Algún día dejaremos de decir que hay dos lados y hablaremos de la mutua implicación de unos con otros. La lógica de Teseo y Asterión ha predominado demasiado. Mientras en este tiempo se libran fatigosas batallas en laberintos subterráneos, y en la superficie se esparce la espectralidad de la congoja, hay palestinos e israelíes actuando incansablemente a partir de la no violencia. Mientras ellos lo intenten, nosotros no podemos dejar de señalarlo. Y si estos grupos fueran aún más chicos de lo que son, el esfuerzo representaría todo menos un gesto inútil.

La base de los reconocimientos recíprocos que defienden las agrupaciones pacifistas de la sociedad civil entraña la clave para una solución política: por qué no, más allá de los arreglos institucionales hoy conocidos. Estas iniciativas demuestran que la política emana de un compromiso deliberativo plural, que desplace la desolación del laberinto por un ejercicio compartido de duelo.

Si acción e imaginación son elementos indispensables de la política, el gesto de arrancar el rostro y sustituir su condición de víctima por la de ocupante deviene en uno decisivamente antipolítico. Si la desaparición física se acompaña de la simbólica, justificando la violencia como justicia por la naturaleza peligrosa del desaparecido, triunfa el terror sobre el discurso; en Argentina pagamos con sangre el peso de argumentos semejantes, desterrando nombres, identidades y cuerpos al mar.

El negacionismo de la humanidad de las víctimas de Hamas, el envalentonamiento del fervor antisemita, el silencio presuntamente comprometido con la causa palestina, parecen reintroducir, fuera de Medio Oriente, la experiencia del pogrom y el genocidio, fenómenos que explican la existencia misma del Estado de Israel. Reintroducen senderos donde no todas las vidas están aseguradas en ciertos porvenires.

El arrancar rostros es incompatible con una ética de justicia y solidaridad con la causa palestina. Más aún, es llamativa la publicidad con que algunos se presentan como nuevos perpetradores del secuestro cometido por Hamas, pero en contextos democráticos, confundiendo libertad de expresión con persecución. Cuan alejados de la proclama por la soberanía de un Estado palestino seguro y pleno, y cuán cercanos a la praxis de los violentos usurpadores de aquella bandera.

El arrancar los carteles es negar la veracidad de los actos de Hamas cometidos contra judíos, musulmanes, árabes, beduinos y extranjeros. La categoría de ocupante esconde la humanidad de todos ellos.
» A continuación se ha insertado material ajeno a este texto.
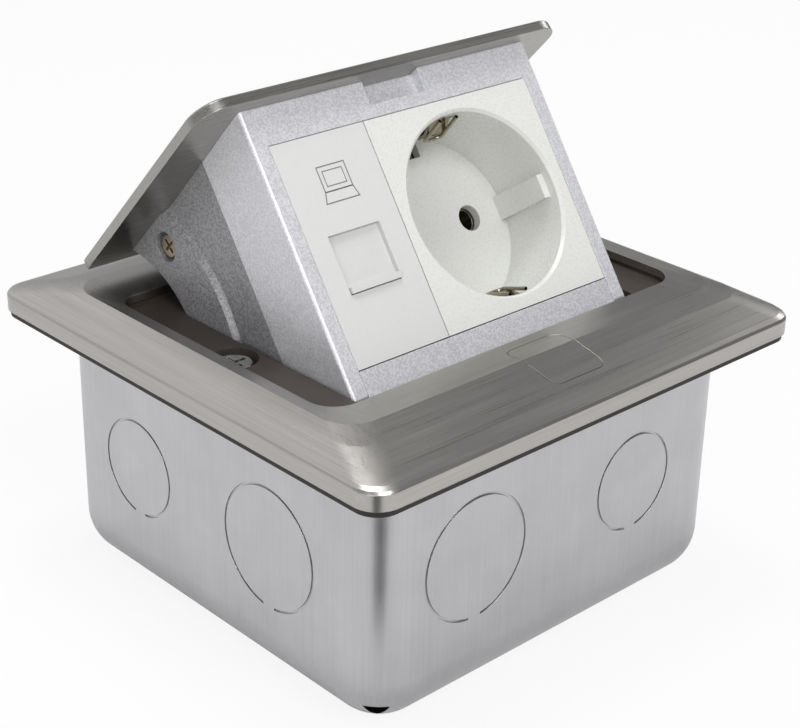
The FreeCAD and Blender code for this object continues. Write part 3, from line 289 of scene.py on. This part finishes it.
def earth_spring(name, side):
    """Looped strap of one side earth contact: two legs along the well's wall and a bowed crossing."""
    half, corner, near, far = 2.3, 1.3, -1.8, -9.0
    wall, bow = 18.7, 1.9
    route = [(-half, near, 0.0), (-half, far + corner, 0.75)]
    for step in range(1, 6):
        turn = step / 6 * math.pi / 2
        route.append((-half + corner * (1 - math.cos(turn)), far + corner * (1 - math.sin(turn)), 0.85))
    route += [(-half + corner, far, 1.0), (0.0, far, 1.0)]
    route += [(-x, out, lean) for x, out, lean in route[-2::-1]]
    data = bpy.data.curves.new(name, "CURVE")
    data.dimensions = "3D"
    data.bevel_depth = 0.42 * MM
    data.bevel_resolution = 3
    line = data.splines.new("POLY")
    line.points.add(len(route) - 1)
    for point, (x, out, lean) in zip(line.points, route):
        reach = wall - bow * math.sin(lean * math.pi / 2)
        point.co = (*on_face(SOCKET_X + x, SOCKET_DOWN + side * reach, out), 1.0)
    add_piece(name, data, nickel, "unit")


computer_sign()
earth_spring("earth_spring_upper", -1)
earth_spring("earth_spring_lower", 1)


# ---- Camera, floor and light ------------------------------------------------------
def soft_box(name, place, target, size, power):
    """Rectangular studio lamp, turned to face a point."""
    data = bpy.data.lights.new(name, "AREA")
    data.shape = "RECTANGLE"
    data.size, data.size_y = size
    data.energy = power
    lamp = bpy.data.objects.new(name, data)
    bpy.context.scene.collection.objects.link(lamp)
    lamp.location = place
    lamp.rotation_euler = (Vector(target) - lamp.location).to_track_quat("-Z", "Y").to_euler()


def flat_sheet(name, corners):
    """Four-cornered sheet of the studio, which is no piece of the object."""
    mesh = bpy.data.meshes.new(name)
    mesh.from_pydata(corners, [], [(0, 1, 2, 3)])
    sheet = bpy.data.objects.new(name, mesh)
    bpy.context.scene.collection.objects.link(sheet)
    return sheet


def studio_floor():
    """Pale paper floor. Part of it glows, more to the camera and less in reflections, so it
    shows nearly white and still keeps the object's shadow."""
    camera_glow = 0.88
    reflected_glow = 0.15
    reach = 3.0
    floor = flat_sheet("studio_floor", [(-reach, -reach, 0), (reach, -reach, 0), (reach, reach, 0),
                                        (-reach, reach, 0)])
    material = bpy.data.materials.new("white_paper_sweep")
    material.use_nodes = True
    tree = material.node_tree
    tree.nodes.clear()
    paper = add_node(tree, "ShaderNodeBsdfDiffuse", Color=colour("E6E6E6"))
    glow = add_node(tree, "ShaderNodeEmission", Strength=1.0)
    path = add_node(tree, "ShaderNodeLightPath")
    seen = add_node(tree, "ShaderNodeMath", {"operation": "MAXIMUM"}, i0=path.outputs["Is Camera Ray"],
                    i1=path.outputs["Is Transmission Ray"])
    plain = add_node(tree, "ShaderNodeMath", {"operation": "MULTIPLY"}, i0=seen.outputs[0], i1=camera_glow)
    gloss = add_node(tree, "ShaderNodeMath", {"operation": "MULTIPLY"}, i0=path.outputs["Is Glossy Ray"],
                     i1=reflected_glow)
    share = add_node(tree, "ShaderNodeMath", {"operation": "MAXIMUM"}, i0=plain.outputs[0],
                     i1=gloss.outputs[0])
    mixed = add_node(tree, "ShaderNodeMixShader", i0=share.outputs[0], i1=paper.outputs[0],
                     i2=glow.outputs[0])
    add_node(tree, "ShaderNodeOutputMaterial", Surface=mixed.outputs[0])
    floor.data.materials.append(material)


def black_flag():
    """Dark grey card on the floor before the front corner, seen only in reflections: the darker
    band that the round corner mirrors between its two bright sides."""
    heading = Vector((-0.684, -0.729, 0))
    across = Vector((0.729, -0.684, 0))
    start = Vector((-0.05, -0.05, 0.0002))
    near, near_half = 0.035, 0.008
    far, far_half = 0.6, 0.15
    corners = [start + heading * near - across * near_half, start + heading * near + across * near_half,
               start + heading * far + across * far_half, start + heading * far - across * far_half]
    flag = flat_sheet("black_flag", corners)
    material = bpy.data.materials.new("black_felt_flag")
    material.use_nodes = True
    tree = material.node_tree
    tree.nodes.clear()
    felt = add_node(tree, "ShaderNodeBsdfDiffuse", Color=colour("4E4E4E"))
    add_node(tree, "ShaderNodeOutputMaterial", Surface=felt.outputs[0])
    flag.data.materials.append(material)
    flag.visible_camera = False
    flag.visible_diffuse = False
    flag.visible_shadow = False


def studio_world():
    """Studio with a large bright window behind and above, dim all round, white to the camera."""
    dim, bright = 0.27, 1.0
    world = bpy.data.worlds.new("pale_studio")
    bpy.context.scene.world = world
    world.use_nodes = True
    tree = world.node_tree
    tree.nodes.clear()
    place = add_node(tree, "ShaderNodeTexCoord")
    side = add_node(tree, "ShaderNodeVectorMath", {"operation": "DOT_PRODUCT"}, i0=place.outputs["Generated"],
                    i1=(-0.3, 0.8, 0.5))
    level = add_node(tree, "ShaderNodeMapRange", Value=side.outputs["Value"], From_Min=0.5, From_Max=0.9,
                     To_Min=dim, To_Max=bright)
    light = add_node(tree, "ShaderNodeBackground", Color=colour("F4F4F6"), Strength=level.outputs["Result"])
    white = add_node(tree, "ShaderNodeBackground", Color=colour("FFFFFF"), Strength=1.0)
    path = add_node(tree, "ShaderNodeLightPath")
    mixed = add_node(tree, "ShaderNodeMixShader", i0=path.outputs["Is Camera Ray"], i1=light.outputs[0],
                     i2=white.outputs[0])
    add_node(tree, "ShaderNodeOutputWorld", Surface=mixed.outputs[0])


def studio_camera():
    data = bpy.data.cameras.new("camera")
    data.sensor_width = 36
    data.lens = 83.607
    camera = bpy.data.objects.new("camera", data)
    bpy.context.scene.collection.objects.link(camera)
    camera.location = (-0.24049, -0.25643, 0.21488)
    camera.rotation_euler = [math.radians(turn) for turn in (64.4225, -1.0457, -42.8798)]
    bpy.context.scene.camera = camera


studio_camera()
studio_floor()
black_flag()
studio_world()
centre = (0, 0, 0.06)
soft_box("key_softbox", (-0.2, -0.95, 1.0), centre, (0.7, 0.6), 8.7)
soft_box("fill_softbox", (-0.95, -0.55, 0.45), centre, (0.5, 0.4), 2.6)
soft_box("top_softbox", (0.0, 0.1, 1.1), centre, (0.4, 0.4), 4.5)
soft_box("right_softbox", (1.2, 0.1, 0.65), centre, (0.4, 0.3), 1.6)
bpy.context.scene.view_settings.view_transform = "Standard"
Eso no es permisible. Menos si se hace en nombre de la defensa de la vida y la dignidad humanas que, por cierto, no promueve el califato soñado por Hamas. Es preciso enfatizar que la inocencia y el dolor de las víctimas civiles palestinas merece toda salvaguarda, y que la ponderación de la humanidad de los gazatíes por Hamas se reduce al de una mera munición en una guerra mediática. Pareciera que cuesta expresar esto y que, en cambio, cualquier consigna antisemita se cuela con facilidad.

El antisemitismo actual establece una cruel relación con lo visible: se aduce que la foto de un crimen es falsa; se desfigura el rostro invocado de una persona ausente; se soslaya la violación; y sobre el nuevo comienzo de la vida, se niega la ejecución de bebés. Estas formas empujan por fuera de los márgenes de la historia a los judíos y de la humanidad a quienes cometen estos actos y a quienes no los denuncian.

Esto ya lo vimos. La pregunta es si reproduciremos el espanto del laberinto fuera de Medio Oriente, y si buscamos imponernos un porvenir tan irrevocable como el pasado. ¿Aguardamos a algún “otro Asterión”, idéntico, inofensivo, pero plenamente imaginario, como principio indispensable para relacionarnos? ¿Nos sabemos capaces de producir las condiciones de relación entre grupos diversos que nos gustaría imaginar para Israel y Palestina, en contextos más favorables para ello? ¿Cultivaremos un jardín con nombres que recordar? Un vínculo ético-político no violento supone más que imaginar al otro como una amenaza que es incapaz de humanidad e incluso, de morir.